======== WORKING DATA ========
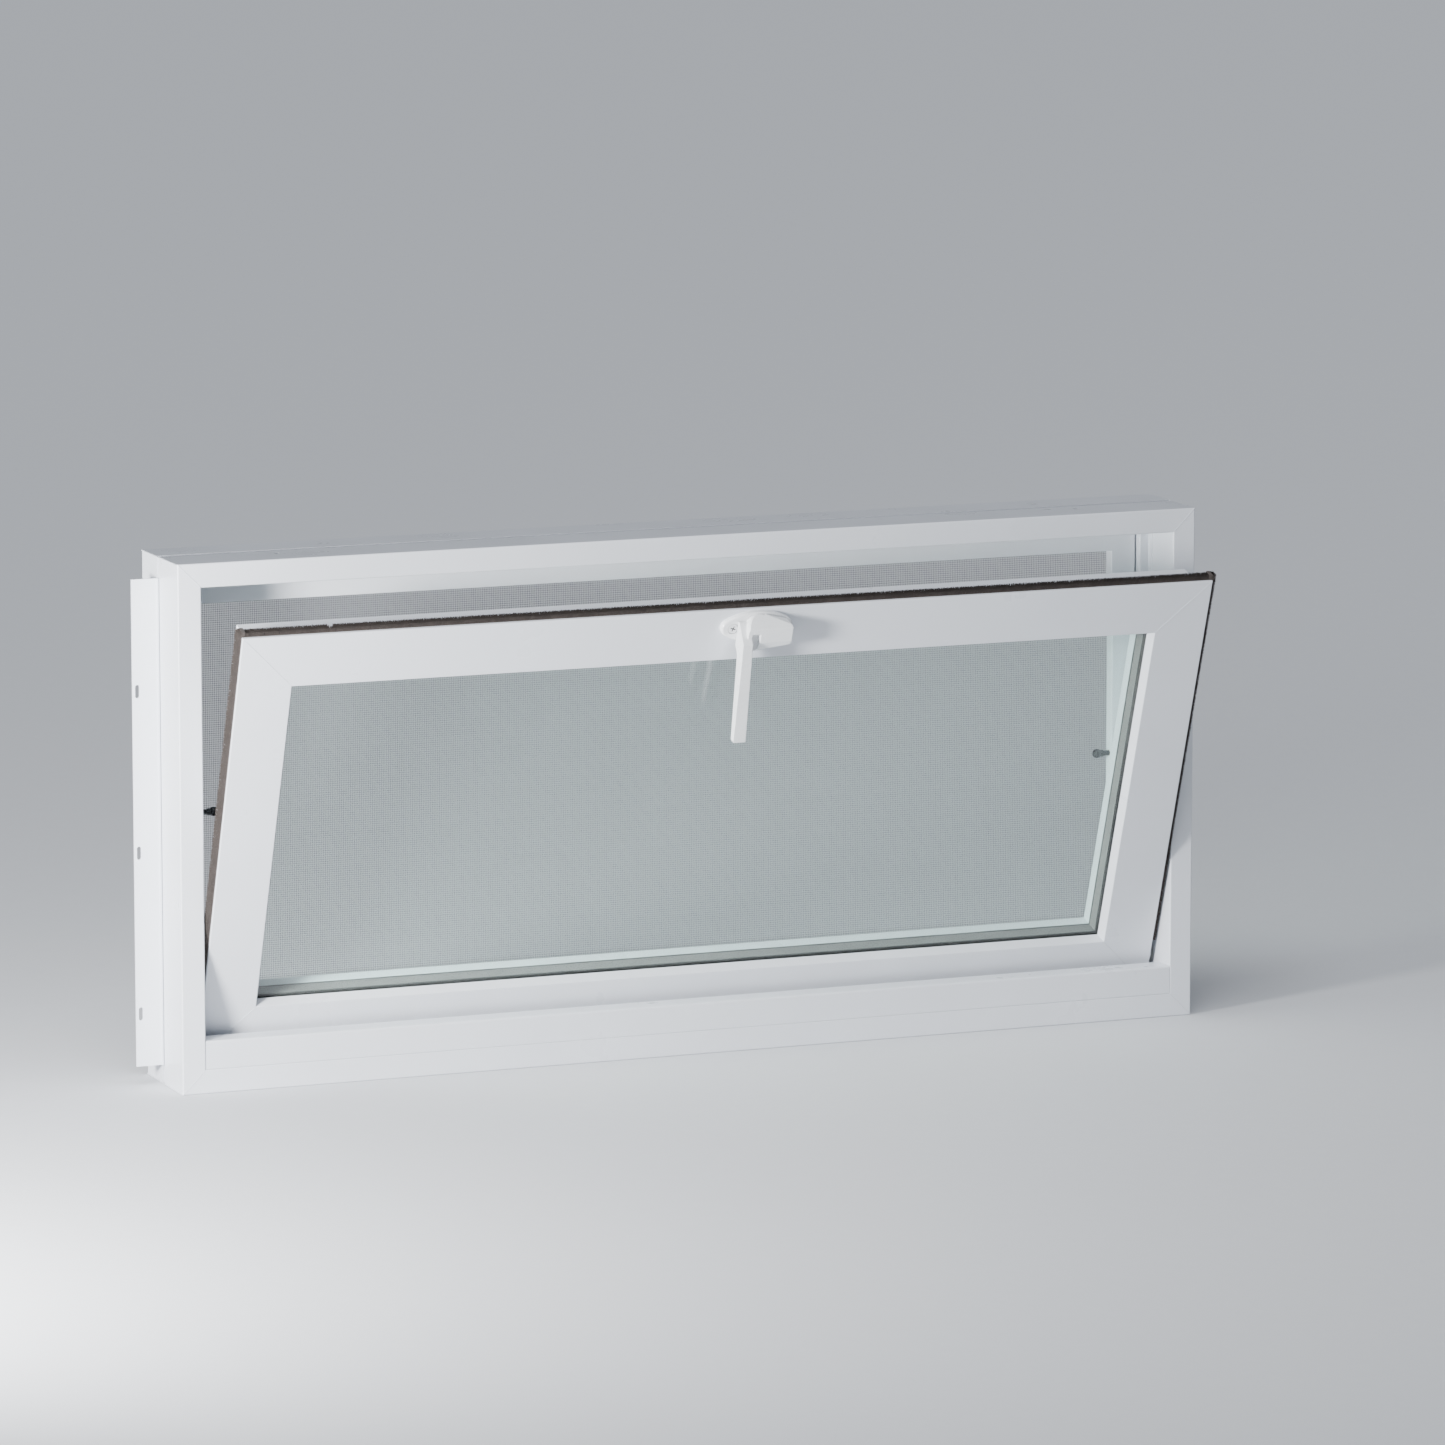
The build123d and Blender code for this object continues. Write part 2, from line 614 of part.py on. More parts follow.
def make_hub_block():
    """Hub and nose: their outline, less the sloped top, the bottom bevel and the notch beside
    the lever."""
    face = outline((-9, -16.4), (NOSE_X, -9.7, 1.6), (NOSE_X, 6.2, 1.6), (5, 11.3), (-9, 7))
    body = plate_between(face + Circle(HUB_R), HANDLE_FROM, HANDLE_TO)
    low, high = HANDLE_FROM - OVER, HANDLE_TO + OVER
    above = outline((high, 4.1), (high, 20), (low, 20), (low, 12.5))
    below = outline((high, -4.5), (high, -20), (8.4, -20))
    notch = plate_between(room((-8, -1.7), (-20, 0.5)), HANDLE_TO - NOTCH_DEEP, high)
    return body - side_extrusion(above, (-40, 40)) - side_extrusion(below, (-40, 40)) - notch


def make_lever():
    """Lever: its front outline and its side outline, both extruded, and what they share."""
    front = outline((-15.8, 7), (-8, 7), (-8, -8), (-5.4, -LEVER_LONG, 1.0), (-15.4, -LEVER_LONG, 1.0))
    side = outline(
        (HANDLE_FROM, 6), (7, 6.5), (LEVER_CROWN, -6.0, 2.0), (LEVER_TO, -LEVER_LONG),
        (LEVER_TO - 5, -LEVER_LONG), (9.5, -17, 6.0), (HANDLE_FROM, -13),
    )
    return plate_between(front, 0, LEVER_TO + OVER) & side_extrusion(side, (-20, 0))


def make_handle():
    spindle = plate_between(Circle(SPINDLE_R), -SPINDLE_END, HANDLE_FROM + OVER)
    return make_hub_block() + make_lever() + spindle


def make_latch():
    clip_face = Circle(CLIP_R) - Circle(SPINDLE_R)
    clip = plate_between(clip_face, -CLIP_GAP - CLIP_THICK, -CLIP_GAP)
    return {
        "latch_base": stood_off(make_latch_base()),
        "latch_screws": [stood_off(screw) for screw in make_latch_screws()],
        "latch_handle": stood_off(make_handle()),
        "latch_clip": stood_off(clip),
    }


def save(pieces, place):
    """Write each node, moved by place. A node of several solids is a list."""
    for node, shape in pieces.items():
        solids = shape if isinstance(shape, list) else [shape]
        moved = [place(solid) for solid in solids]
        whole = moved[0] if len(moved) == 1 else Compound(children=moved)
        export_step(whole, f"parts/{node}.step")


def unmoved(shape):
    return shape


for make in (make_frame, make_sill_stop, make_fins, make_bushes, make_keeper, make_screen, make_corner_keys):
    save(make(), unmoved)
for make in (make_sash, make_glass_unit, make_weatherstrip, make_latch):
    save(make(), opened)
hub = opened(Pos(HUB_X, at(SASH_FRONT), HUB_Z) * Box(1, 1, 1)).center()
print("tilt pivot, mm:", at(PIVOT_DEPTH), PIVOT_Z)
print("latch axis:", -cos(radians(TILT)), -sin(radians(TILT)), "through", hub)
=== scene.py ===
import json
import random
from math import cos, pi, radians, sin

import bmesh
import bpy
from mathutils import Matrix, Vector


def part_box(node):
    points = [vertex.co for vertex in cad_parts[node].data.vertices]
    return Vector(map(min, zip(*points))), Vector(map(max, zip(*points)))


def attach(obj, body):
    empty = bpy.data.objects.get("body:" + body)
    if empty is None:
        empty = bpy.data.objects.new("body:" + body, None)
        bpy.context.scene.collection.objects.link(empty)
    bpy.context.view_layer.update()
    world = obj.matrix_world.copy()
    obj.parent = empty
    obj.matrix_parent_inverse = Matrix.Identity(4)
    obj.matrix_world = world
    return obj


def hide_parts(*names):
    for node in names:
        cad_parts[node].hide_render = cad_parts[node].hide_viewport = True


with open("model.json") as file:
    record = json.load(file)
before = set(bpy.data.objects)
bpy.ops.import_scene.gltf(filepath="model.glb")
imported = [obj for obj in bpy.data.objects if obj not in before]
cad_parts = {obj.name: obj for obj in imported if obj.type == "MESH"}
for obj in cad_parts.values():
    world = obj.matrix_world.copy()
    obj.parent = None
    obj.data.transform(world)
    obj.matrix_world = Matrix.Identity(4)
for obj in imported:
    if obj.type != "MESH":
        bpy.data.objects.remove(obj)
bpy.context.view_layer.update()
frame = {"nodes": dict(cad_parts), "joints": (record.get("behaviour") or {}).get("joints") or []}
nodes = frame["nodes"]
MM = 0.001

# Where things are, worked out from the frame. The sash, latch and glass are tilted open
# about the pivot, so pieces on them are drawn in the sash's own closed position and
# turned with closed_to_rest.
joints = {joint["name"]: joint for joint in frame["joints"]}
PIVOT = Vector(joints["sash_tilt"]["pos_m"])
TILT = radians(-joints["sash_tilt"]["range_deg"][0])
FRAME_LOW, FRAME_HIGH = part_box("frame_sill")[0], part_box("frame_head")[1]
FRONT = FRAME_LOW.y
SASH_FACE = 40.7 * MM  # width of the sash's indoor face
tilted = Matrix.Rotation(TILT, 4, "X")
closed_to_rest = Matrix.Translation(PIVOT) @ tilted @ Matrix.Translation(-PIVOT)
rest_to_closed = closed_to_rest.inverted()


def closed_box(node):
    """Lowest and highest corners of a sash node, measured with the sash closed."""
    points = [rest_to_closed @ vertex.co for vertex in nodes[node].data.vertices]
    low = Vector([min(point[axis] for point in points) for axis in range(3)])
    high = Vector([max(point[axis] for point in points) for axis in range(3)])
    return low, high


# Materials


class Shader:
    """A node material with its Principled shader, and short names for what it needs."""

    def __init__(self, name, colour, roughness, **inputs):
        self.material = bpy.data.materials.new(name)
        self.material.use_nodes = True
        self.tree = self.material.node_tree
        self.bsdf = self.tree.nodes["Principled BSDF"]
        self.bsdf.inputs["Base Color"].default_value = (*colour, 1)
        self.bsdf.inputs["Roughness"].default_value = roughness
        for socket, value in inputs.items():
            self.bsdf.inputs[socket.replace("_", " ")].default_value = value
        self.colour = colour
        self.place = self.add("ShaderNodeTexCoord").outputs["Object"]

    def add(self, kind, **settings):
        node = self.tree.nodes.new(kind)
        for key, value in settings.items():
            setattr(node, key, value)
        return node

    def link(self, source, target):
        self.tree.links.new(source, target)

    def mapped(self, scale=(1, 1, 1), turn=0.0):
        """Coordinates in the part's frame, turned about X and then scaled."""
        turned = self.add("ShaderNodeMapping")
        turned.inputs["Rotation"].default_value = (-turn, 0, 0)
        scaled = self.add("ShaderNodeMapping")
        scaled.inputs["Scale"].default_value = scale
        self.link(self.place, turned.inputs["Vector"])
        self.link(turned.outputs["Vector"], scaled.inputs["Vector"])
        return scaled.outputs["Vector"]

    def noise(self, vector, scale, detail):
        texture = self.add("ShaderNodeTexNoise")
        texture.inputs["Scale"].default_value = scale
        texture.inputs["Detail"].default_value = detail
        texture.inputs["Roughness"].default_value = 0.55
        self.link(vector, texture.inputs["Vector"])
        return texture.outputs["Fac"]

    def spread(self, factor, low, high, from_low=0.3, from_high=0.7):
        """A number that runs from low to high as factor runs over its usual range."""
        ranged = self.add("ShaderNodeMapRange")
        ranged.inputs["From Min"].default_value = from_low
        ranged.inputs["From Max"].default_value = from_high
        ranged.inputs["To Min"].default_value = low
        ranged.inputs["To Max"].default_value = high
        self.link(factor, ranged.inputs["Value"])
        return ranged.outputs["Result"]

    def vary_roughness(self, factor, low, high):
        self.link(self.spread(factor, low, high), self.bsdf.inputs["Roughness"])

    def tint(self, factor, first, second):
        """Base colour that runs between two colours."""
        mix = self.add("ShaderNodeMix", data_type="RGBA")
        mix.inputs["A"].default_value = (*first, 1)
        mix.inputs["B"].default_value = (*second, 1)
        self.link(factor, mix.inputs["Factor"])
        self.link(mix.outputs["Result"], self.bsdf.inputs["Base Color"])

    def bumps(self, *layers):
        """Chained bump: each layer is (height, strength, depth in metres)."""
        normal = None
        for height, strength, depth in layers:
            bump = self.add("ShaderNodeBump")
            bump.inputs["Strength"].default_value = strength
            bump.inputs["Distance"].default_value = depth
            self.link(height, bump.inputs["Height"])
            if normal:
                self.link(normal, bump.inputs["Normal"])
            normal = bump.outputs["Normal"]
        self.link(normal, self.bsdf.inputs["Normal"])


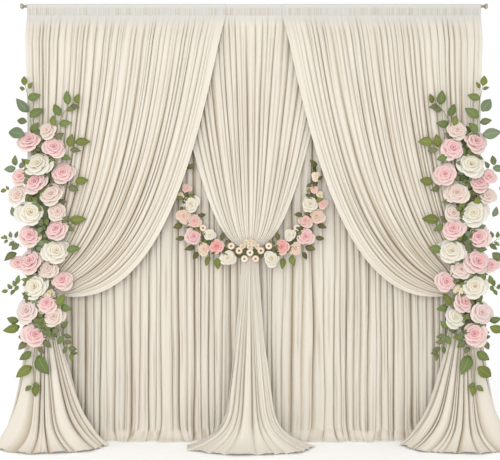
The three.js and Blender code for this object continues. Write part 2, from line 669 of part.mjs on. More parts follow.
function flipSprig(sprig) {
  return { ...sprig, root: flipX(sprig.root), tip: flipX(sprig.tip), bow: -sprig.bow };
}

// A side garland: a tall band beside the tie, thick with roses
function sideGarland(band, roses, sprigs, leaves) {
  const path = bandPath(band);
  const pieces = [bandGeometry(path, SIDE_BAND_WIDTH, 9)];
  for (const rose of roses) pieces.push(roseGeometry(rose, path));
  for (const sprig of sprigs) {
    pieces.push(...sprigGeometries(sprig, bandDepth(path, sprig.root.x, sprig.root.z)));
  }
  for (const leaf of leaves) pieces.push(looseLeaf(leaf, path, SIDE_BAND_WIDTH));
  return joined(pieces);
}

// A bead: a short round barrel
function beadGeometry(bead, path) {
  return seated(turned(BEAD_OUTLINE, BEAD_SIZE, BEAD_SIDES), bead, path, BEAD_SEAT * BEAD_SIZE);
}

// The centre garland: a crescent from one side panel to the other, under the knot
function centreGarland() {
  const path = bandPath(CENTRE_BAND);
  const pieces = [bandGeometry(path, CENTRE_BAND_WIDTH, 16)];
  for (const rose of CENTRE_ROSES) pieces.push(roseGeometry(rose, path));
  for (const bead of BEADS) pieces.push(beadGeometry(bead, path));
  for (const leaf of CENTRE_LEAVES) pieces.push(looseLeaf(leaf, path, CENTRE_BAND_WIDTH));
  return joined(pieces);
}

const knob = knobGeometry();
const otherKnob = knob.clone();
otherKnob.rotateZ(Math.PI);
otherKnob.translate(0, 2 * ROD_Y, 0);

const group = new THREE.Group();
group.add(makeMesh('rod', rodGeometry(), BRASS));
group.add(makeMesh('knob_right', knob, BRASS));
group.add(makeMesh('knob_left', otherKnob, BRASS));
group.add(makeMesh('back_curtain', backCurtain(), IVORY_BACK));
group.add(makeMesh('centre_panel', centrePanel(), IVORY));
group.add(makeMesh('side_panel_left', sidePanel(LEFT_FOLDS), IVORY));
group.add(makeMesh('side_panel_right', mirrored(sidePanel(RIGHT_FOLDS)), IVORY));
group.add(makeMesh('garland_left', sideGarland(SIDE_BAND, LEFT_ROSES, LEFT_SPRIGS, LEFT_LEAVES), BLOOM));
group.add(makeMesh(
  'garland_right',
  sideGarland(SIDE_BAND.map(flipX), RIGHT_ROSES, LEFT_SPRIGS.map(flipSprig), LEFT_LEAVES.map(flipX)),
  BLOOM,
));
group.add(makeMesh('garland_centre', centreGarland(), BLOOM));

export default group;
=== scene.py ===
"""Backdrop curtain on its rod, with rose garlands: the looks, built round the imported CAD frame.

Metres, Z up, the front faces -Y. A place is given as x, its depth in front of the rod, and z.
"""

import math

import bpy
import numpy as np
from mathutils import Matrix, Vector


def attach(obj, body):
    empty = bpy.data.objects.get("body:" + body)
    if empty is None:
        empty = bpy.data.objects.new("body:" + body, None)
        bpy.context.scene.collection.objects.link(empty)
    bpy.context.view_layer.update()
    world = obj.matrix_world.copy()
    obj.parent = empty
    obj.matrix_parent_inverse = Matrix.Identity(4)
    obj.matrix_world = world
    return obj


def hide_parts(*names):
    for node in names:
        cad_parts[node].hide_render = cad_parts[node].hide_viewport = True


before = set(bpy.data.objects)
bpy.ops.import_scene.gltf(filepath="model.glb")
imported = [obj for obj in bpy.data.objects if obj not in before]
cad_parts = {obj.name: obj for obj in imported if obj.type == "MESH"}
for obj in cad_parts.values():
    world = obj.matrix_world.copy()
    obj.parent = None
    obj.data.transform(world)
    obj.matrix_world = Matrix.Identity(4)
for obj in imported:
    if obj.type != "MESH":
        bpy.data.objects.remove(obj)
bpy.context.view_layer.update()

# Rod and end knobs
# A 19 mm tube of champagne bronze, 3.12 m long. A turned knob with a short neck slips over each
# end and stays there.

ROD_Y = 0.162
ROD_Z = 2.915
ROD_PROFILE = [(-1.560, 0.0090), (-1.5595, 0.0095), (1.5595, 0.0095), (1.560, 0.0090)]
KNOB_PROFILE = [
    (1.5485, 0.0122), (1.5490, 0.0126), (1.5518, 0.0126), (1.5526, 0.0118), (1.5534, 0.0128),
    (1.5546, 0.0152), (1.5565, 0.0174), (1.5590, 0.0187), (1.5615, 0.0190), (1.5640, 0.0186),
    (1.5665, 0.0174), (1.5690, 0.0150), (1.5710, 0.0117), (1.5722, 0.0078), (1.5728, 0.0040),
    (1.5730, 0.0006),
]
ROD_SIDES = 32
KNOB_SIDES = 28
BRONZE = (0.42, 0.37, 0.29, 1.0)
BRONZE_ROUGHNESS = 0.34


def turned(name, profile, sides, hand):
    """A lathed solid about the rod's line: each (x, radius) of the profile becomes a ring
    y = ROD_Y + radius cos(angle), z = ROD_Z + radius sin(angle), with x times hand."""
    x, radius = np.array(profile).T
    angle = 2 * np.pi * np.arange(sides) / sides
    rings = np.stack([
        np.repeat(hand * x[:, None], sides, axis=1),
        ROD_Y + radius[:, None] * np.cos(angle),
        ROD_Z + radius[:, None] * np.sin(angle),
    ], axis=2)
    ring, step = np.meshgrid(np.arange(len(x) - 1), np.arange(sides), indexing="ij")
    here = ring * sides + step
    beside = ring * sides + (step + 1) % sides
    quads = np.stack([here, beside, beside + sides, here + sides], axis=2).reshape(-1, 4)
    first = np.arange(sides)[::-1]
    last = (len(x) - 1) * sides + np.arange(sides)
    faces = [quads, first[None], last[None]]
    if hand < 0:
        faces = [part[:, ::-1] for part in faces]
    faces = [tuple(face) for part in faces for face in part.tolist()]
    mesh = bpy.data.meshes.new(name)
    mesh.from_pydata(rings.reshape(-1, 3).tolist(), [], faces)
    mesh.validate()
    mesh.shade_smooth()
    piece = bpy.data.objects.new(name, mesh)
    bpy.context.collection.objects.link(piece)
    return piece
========
TASK INSTRUCTIONS:
Repeat, exactly and only, the lines from the beginning of the material through the line that contains "return body - side_extrusion(above, (-40, 40))".

WRITTEN RESPONSE:
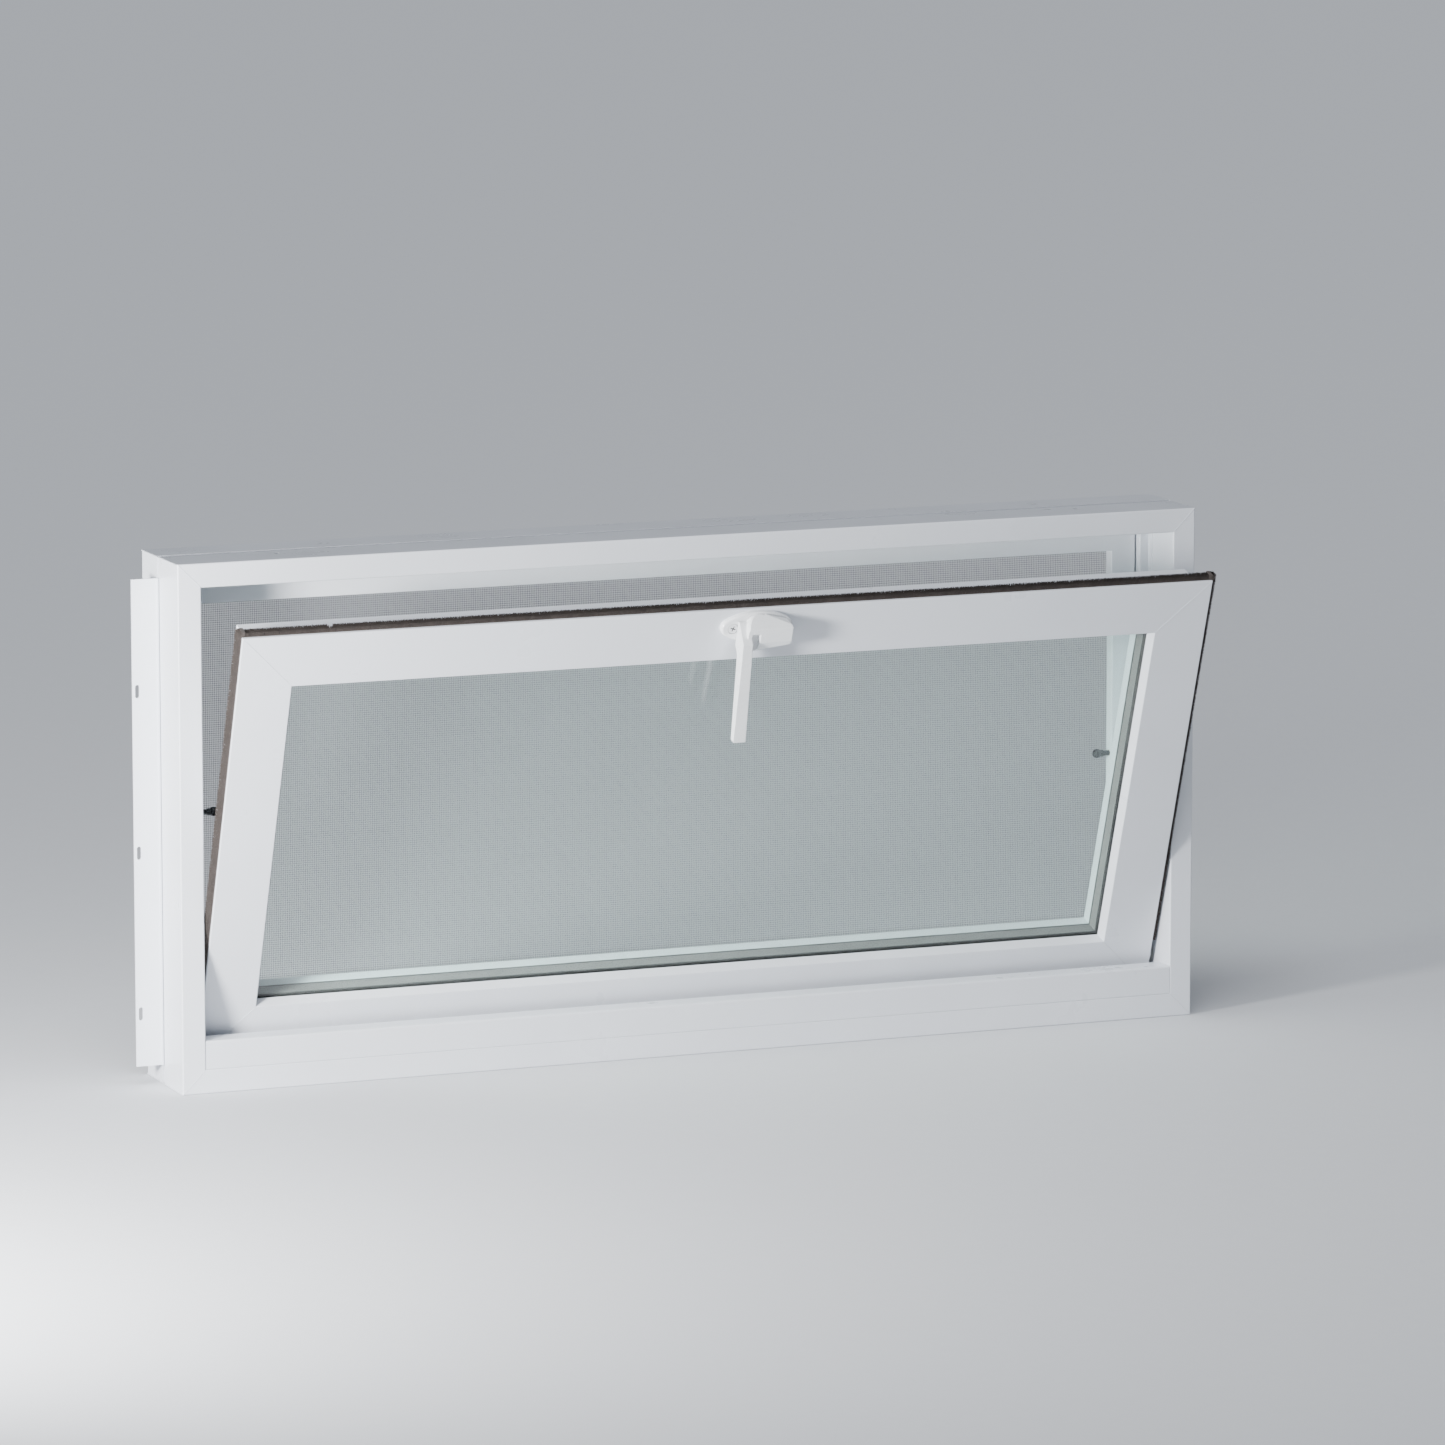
The build123d and Blender code for this object continues. Write part 2, from line 614 of part.py on. More parts follow.
def make_hub_block():
    """Hub and nose: their outline, less the sloped top, the bottom bevel and the notch beside
    the lever."""
    face = outline((-9, -16.4), (NOSE_X, -9.7, 1.6), (NOSE_X, 6.2, 1.6), (5, 11.3), (-9, 7))
    body = plate_between(face + Circle(HUB_R), HANDLE_FROM, HANDLE_TO)
    low, high = HANDLE_FROM - OVER, HANDLE_TO + OVER
    above = outline((high, 4.1), (high, 20), (low, 20), (low, 12.5))
    below = outline((high, -4.5), (high, -20), (8.4, -20))
    notch = plate_between(room((-8, -1.7), (-20, 0.5)), HANDLE_TO - NOTCH_DEEP, high)
    return body - side_extrusion(above, (-40, 40)) - side_extrusion(below, (-40, 40)) - notch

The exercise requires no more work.